Scott Wynn is a lifelong farmer who has run Wynn Farms in Jennings, Florida, producing sweet potatoes, corn, and cattle since 2006. COVID-19, however, hit the family’s finances hard. Steep drops in beef prices and too little help and supplies to grow sweet potatoes meant less income, nearly all of which went toward federal farm loan repayment. A farm loan forgiveness provision is baked into the COVID-19-driven American Rescue Plan Act of 2021, but Scott is not eligible—because he is white. The law allows loan forgiveness of up to 120 percent but only for minority farmers and ranchers, who the law automatically treats as “socially disadvantaged,” regardless of their individual circumstances. Because government cannot use racial classifications to decide who gets government benefits and burdens, Scott is fighting back to restore his right to equal treatment for all farmers.
A lifelong farmer, Scott Wynn’s livelihood depends on the yields of Wynn Farms, the farm he’s owned in Jennings, Florida, which rests near the Georgia border, since 2006.
For years, Scott has produced sweet potatoes and corn while also raising cattle. COVID-19, however, has wreaked havoc on Wynn Farms. A drop in beef prices has deeply impacted the farm’s revenue. Last year’s COVID-19-related worker shortages and out-of-state travel restrictions also left Scott without enough help or supplies to plant sweet potatoes.
Running a farm is tough enough without a pandemic. Long workdays that start well before sunrise mean little rest for Scott in an industry with very low profit margins—especially for smaller operations like Wynn Farms. But Scott also has federal farm loans of $300,000, so what farm income he does earn goes toward loan repayment.

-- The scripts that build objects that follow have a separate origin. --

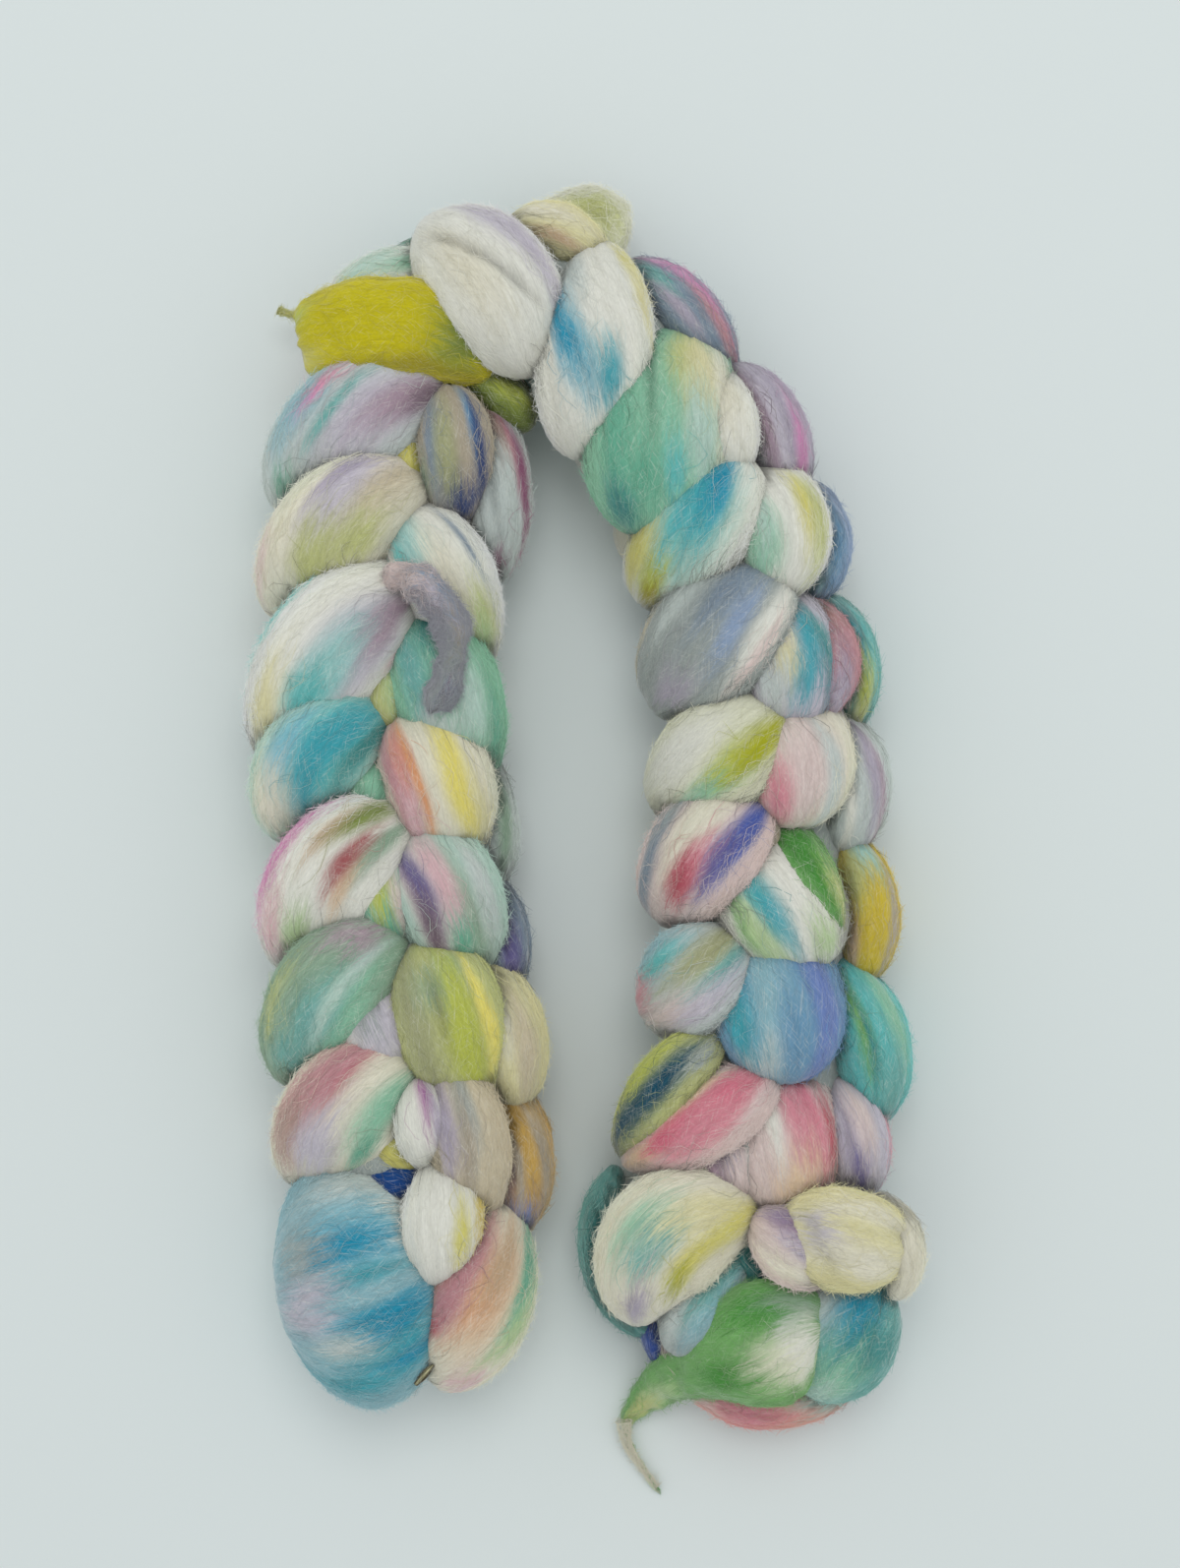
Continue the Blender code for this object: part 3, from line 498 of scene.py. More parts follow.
        ("wash", 52, -66, 16, 6), ("turquoise", 41, -64, 9, 4), ("periwinkle", 66, -62, 17, 5),
        ("mist", 48, -79, 3, 9), ("steel", 57, -72, 10, 4)),
    "r6_teal": (104, "aqua",
        ("green", 75, -64, 13, 3), ("mint", 86, -66, 14, 4), ("teal", 79, -72, 14, 1.2),
        ("soft_teal", 86, -86, 9, 6)),
    "r7_olive": (50, "moss",
        ("lime", 14, -80, 12, 4), ("deep_teal", 19, -85, 15, 4), ("deep_teal", 10, -97, 10, 4),
        ("grey", 33, -76, 6, 3)),
    "r7_rose": (42, "blush",
        ("hot_pink", 38, -88, 13, 5), ("pink", 30, -96, 12, 5), ("hot_pink", 19, -99, 11, 3),
        ("peach", 27, -88, 10, 2), ("peach", 13, -106, 6, 3)),
    "r7_veil": (116, "blush",
        ("mauve", 33, -106, 10, 3), ("lilac", 37, -98, 7, 3), ("soft_teal", 47, -106, 12, 2.2)),
    "r7_shell": (110, "blush",
        ("pink", 57, -90, 10, 4), ("hot_pink", 62, -92, 9, 2.5), ("pink", 64, -100, 10, 4),
        ("crimson", 68, -99, 8, 1.6), ("peach", 58, -112, 5, 8), ("white", 50, -93, 8, 2)),
    "r7_lilac": (104, "pale_lilac",
        ("lilac", 75, -104, 9, 4), ("violet", 76, -109, 4, 3), ("blush", 76, -92, 7, 4),
        ("pink", 86, -105, 11, 2.5)),
    # the end of the right leg, curled round on itself
    "r8_ivory": (48, "cream",
        ("mint", 13, -125, 7, 6), ("soft_teal", 16, -129, 4, 5), ("lemon", 40, -122, 9, 7),
        ("butter", 33, -117, 8, 5), ("lemon", 29, -132, 8, 4), ("acid", 24, -138, 4, 3.5),
        ("lilac", 13, -148, 7, 4), ("cream", 8, -140, 8, 3)),
    "r8_teal": (None, "soft_teal", ("teal", 2, -140, 18, 4)),
    "r8_mauve": (150, "blush",
        ("violet", 54, -120, 6, 3), ("mauve", 60, -123, 8, 4), ("lilac", 64, -130, 6, 4),
        ("cream", 55, -135, 8, 4)),
    "r8_butter": (165, "butter",
        ("pale_lilac", 62, -124, 4, 6), ("cream", 78, -119, 10, 3), ("cream", 74, -132, 10, 4)),
    "r8_fold": (None, "cream"),
    "r9_deep": (None, "teal"),
    "r9_grey": (48, "grey",
        ("wash", 34, -146, 12, 4), ("mist", 26, -148, 10, 3), ("soft_teal", 37, -139, 10, 3),
        ("teal", 42, -132, 5, 5)),
    "r9_navy": (None, "periwinkle", ("royal", 17, -160, 12, 3)),
    "r9_pearl": (None, "blush", ("white", 27, -166, 6, 4)),
    "r9_sea": (60, "soft_teal",
        ("mist", 64, -144, 9, 7), ("cyan", 78, -148, 7, 5), ("teal", 78, -161, 9, 7),
        ("mint", 70, -168, 6, 6), ("pale_mint", 66, -174, 6, 5)),
    "r9_coral": (None, "salmon",
        ("pink", 46, -179, 9, 8), ("pale_mint", 70, -175, 8, 8), ("blush", 31, -178, 6, 8)),
    "r9_nest": (None, "soft_teal", ("grey", 40, -150, 8, 8)),
    # the loose ends
    "yellow_end": (None, "yellow",
        ("lemon", -82, 119, 5, 5), ("lime", -82, 132, 4, 6), ("dark_yellow", -50, 117, 18, 3),
        ("olive", -36, 124, 7, 9)),
    "green_tail": (None, "green",
        ("leaf", 47, -146, 8, 6), ("leaf", 38, -168, 12, 4), ("sage", 57, -146, 5, 6),
        ("ivory", 57, -161, 9, 6), ("white", 62, -157, 4, 8), ("green", 27, -172, 8, 8),
        ("pale_green", 20, -179, 10, 8), ("moss", 15, -184, 7, 8), ("cream", 12, -200, 10, 9),
        ("cream", 18, -207, 12, 9)),
    # the white ground round the moss centre is partly the tuft's pale colour, partly painted light on its
    # rim
    "pale_tuft": (None, "white", ("pale_moss", 3, 166, 12, 6), ("moss", 4, 166, 8, 4)),
    "yellow_end_wisp": (None, "lemon", ("moss", -87, 137, 5, 5)),
    "green_tail_wisp": (None, "cream"),
    "straw": (None, "bark", ("butter", -46.5, -166.8, 2.5, 0.35)),
    "lilac_lock": (None, "heather",
        ("grey", -38, 34, 12, 5), ("pale_lilac", -42, 51, 7, 3), ("taupe", -37, 44, 5, 1.5),
        ("blush", -54, 58, 7, 12), ("steel", -44, 56, 3, 1.5), ("dark_mauve", -47, 51, 3, 1.2),
        ("slate", -38, 25, 4, 2.5), ("dark_mauve", -38.5, 24.5, 2.5, 1.6)),
}

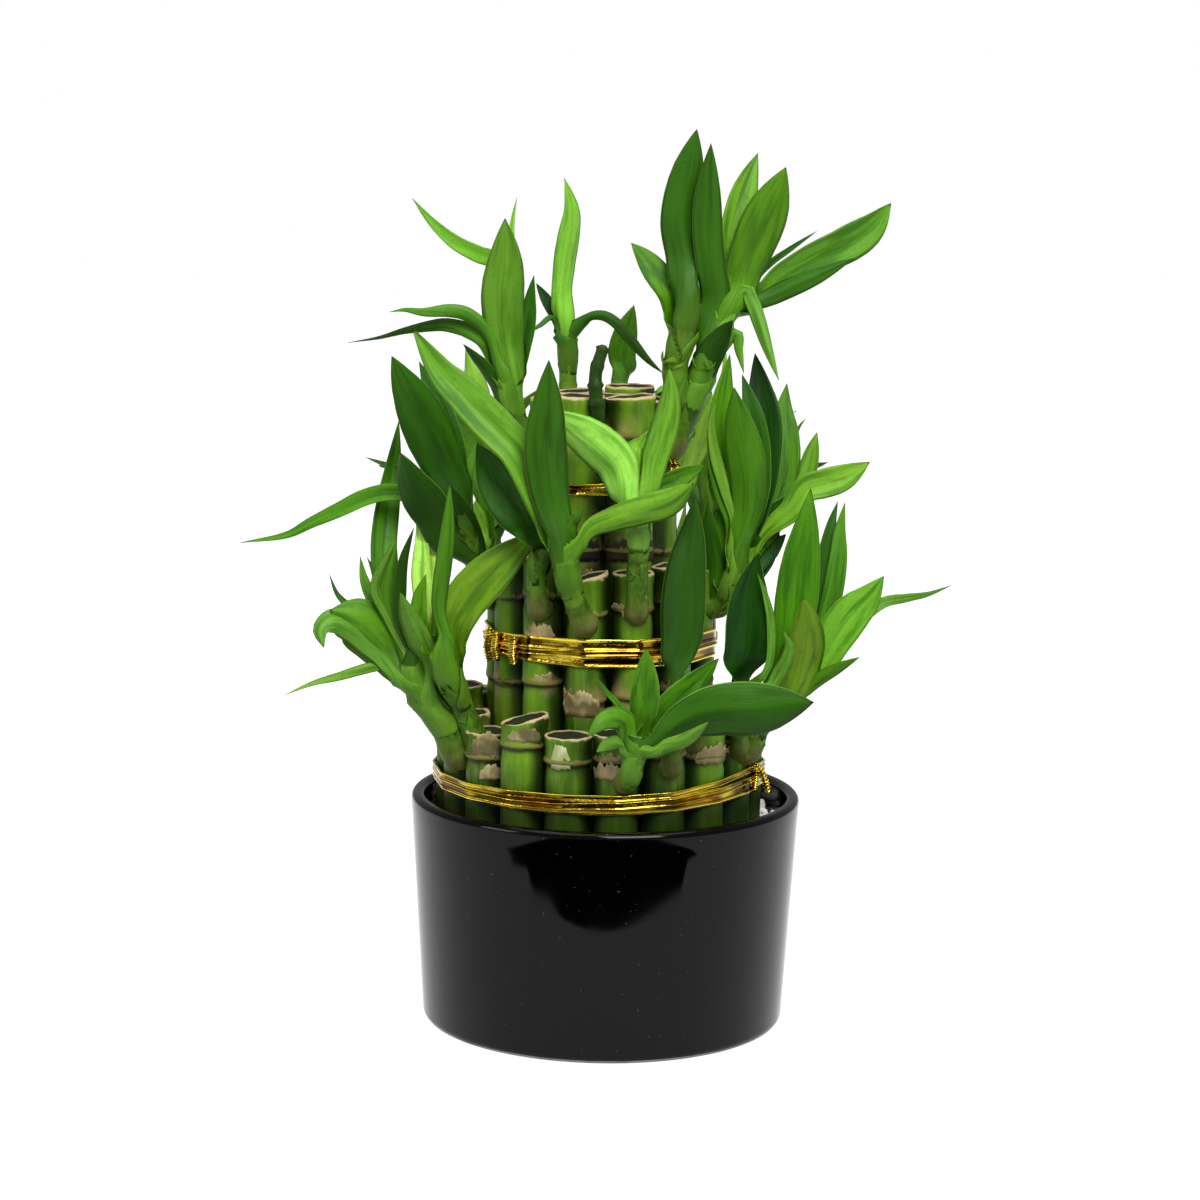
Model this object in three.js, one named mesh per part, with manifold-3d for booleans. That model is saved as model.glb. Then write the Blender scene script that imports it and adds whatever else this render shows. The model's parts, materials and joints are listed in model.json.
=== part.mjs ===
// Lucky bamboo: three tiers of tied canes with leafy shoots, in white gravel in a round black pot.
// Units are millimetres. +Z is up, the front is -Y, and the origin is the middle of the pot's foot.
import * as THREE from 'three';
import { mergeVertices } from 'three/addons/utils/BufferGeometryUtils.js';
import Module from 'manifold-3d';

const wasm = await Module();
wasm.setup();

// ---- Driving dimensions ----

const touchGap = 0.3; // left between pieces that touch

const pot = {
  rimRadius: 65,
  footRadius: 60.6,
  height: 77,
  lip: 2, // rounding of the rim
  heel: 3, // rounding of the foot
  insideTop: 60.3,
  insideFloor: 58.4,
  floor: 8,
  sides: 40,
};

const gravel = { top: 71, insideRadius: 51 };

// The bundle stands a little to the left of the pot's axis.
const bundle = { across: -2.2, bottom: pot.floor + touchGap, sides: 10 };

// Each tier is a ring of canes. firstAt is the bearing of its first cane in degrees, measured from
// the front towards the right. joints are the heights of the joint rings below each cane's cut top.
// rise is how much the cut slopes up towards the right.
const tiers = {
  upper: {
    ring: 16.4,
    radius: 8,
    firstAt: -30,
    tops: [211, 211, 209, 212, 210, 208],
    rise: [0, 0.1, -0.1, 0, 0.05, -0.1],
    joints: [12, 50],
  },
  middle: {
    ring: 31.5,
    radius: 6.6,
    firstAt: -9,
    tops: [154, 155.5, 157, 155, 158, 154, 156, 153, 157, 155, 156, 157, 159],
    rise: [0.3, 0, 0.1, -0.2, 0, 0.1, 0, -0.1, 0.2, 0, 0, -0.1, 0],
    joints: [11.5, 40],
  },
  lower: {
    ring: 46.9,
    radius: 7.5,
    firstAt: -12.3,
    tops: [105, 106, 107, 105, 108, 106, 109, 107, 105, 108, 106, 109, 107, 106, 108, 113, 106, 103, 109],
    rise: [0, 0, 0, 0.1, 0, -0.1, 0, 0, 0.1, 0, 0, -0.1, 0, 0, 0.1, 0, 0.1, 0, 0.25],
    joints: [8],
  },
};
const middleCane = { top: 210, radius: 8, joints: [12, 50] };

const joint = { proud: 0.2, edge: 0.8 }; // a ring that is sharp below and fades into the cane above
const cutEdge = 0.6; // worn edge round a cut top

// A tie has two bands, one above the other, round the canes of its tier, and a twist that joins
// them. The twist is a wire in the upright plane at a bearing, through points of [out, up].
const band = { thick: 1, apart: 0.6 };
const ties = {
  lower: {
    from: 80.2,
    to: 88,
    clear: 0.4,
    arcPoints: 2,
    twist: { bearing: 72, radius: 1.1, points: [[55.4, 81], [55.6, 86], [55.2, 90.5], [58.5, 87], [60.5, 81.5]] },
  },
  middle: {
    from: 125.4,
    to: 135.4,
    clear: 0.5,
    arcPoints: 2,
    twist: { bearing: -78, radius: 1.5, points: [[39.6, 126], [39.9, 130], [39.4, 134.8]] },
  },
  upper: {
    from: 178.6,
    to: 184.6,
    clear: 0.5,
    arcPoints: 3,
    twist: { bearing: 60, radius: 1.2, points: [[24.5, 179.5], [24.8, 183], [25.6, 187], [28, 185]] },
  },
};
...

A farm loan forgiveness provision is baked into Congress’ COVID-19 legislation: the American Rescue Plan Act of 2021. But Scott is not eligible—because he’s white.
It turns out the law only provides loan forgiveness up to 120 percent of U.S. Department of Agriculture loan amounts for minority farmers and ranchers. That is, government is using racial classifications to decide who deserves relief from COVID-19’s economic devastation.
The news came as a shock to Scott’s family, and his wife, in particular, who works in the local school system, where posters promoting “equal justice under the law” are commonplace.
The blanket exclusion of white farmers from debt relief purportedly aims to address past discrimination against minority farmers and ranchers by the USDA. These historical wrongs have been previously addressed through administrative and class action settlements. Now, government is trying to combat racial discrimination by mandating more of it.
For the Wynns, it’s a matter of equal treatment among all farmers, whether or not any loan forgiveness program is in place. Instead of a level playing field, they’re forced to farm at a government-sanctioned competitive disadvantage based on something as immutable as race and skin color.
Such racial classifications, however, violate the Constitution’s equal protection guarantee. In fact, the Supreme Court has repeatedly said government cannot do this except in very narrow cases of past discrimination.
Scott is fighting back with a federal lawsuit challenging the American Rescue Plan’s unlawful race-based farm loan forgiveness provision.